On 2021-04-01 4:30 a.m., Dominique Devienne via Boost wrote:
But different people have different tradeofs. libxml2 and xerces and expat may be complete, and as close to bug free as it gets in C/C++ XML, but they are certainly not modern C++,
Stylistic questions ("modern C++") are secondary to functional correctness.
often not incremental parsing, and certainly don't allow the kind of allocator support Boost.JSON introduced. Nor are they the fastest.
libxml2 offers streaming APIs ("incremental parsing") and is among the fastest implementations you can get. As I said in the FFT thread: thinking that you can match such a library (both in functionality and performance) with a GSoC project is foolish, so it seems wiser to focus on the interface, then bind that to existing implementations.
The main issue with XML are all the little things to get right, like character entities, entity includes inherited from DTDs, DTDs themselves, for validation and default values, whitespace normalization, namespace support, and related techs liks XSDs, XPath, XLink, XInclude, XQuery, etc... Proper PSVI (post schema validation infoset) is also often problematic, but that assumes a validating parser (via DTD or XSD) in the first place.
Exactly. How are you proposing to handle all these questions above ?

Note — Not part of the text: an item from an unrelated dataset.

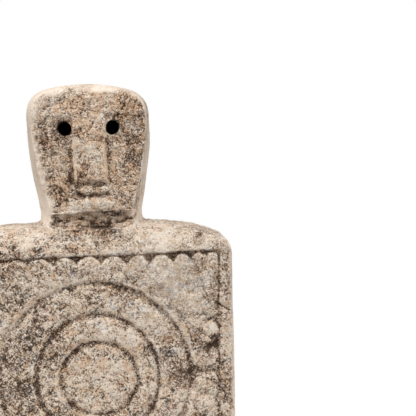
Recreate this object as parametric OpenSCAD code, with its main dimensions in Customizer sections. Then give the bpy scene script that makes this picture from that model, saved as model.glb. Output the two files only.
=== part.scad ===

There's definitely space to explore a Boost.JSON-like low-level modern parser building only a DOM with value semantic and allocator support, with a modern API. Much could be built on such a foundation, and that's an interesting GSOC project, even if it never "graduates".
In any case, beside the 3 mentioned above, there's also rapidxml and pugixml, the latter still actively maintained. Perhaps they are not as complete, but they are definitely quite a bit faster than the "old" ones. --DD
This is not about which XML library is better. Quite the opposite, in fact: I want to make an argument for establishing a modern C++ API that can be bound to any such library. We don't need more half-baked partial XML implementations, we need a standard C++ API for XML. Stefan -- ...ich hab' noch einen Koffer in Berlin...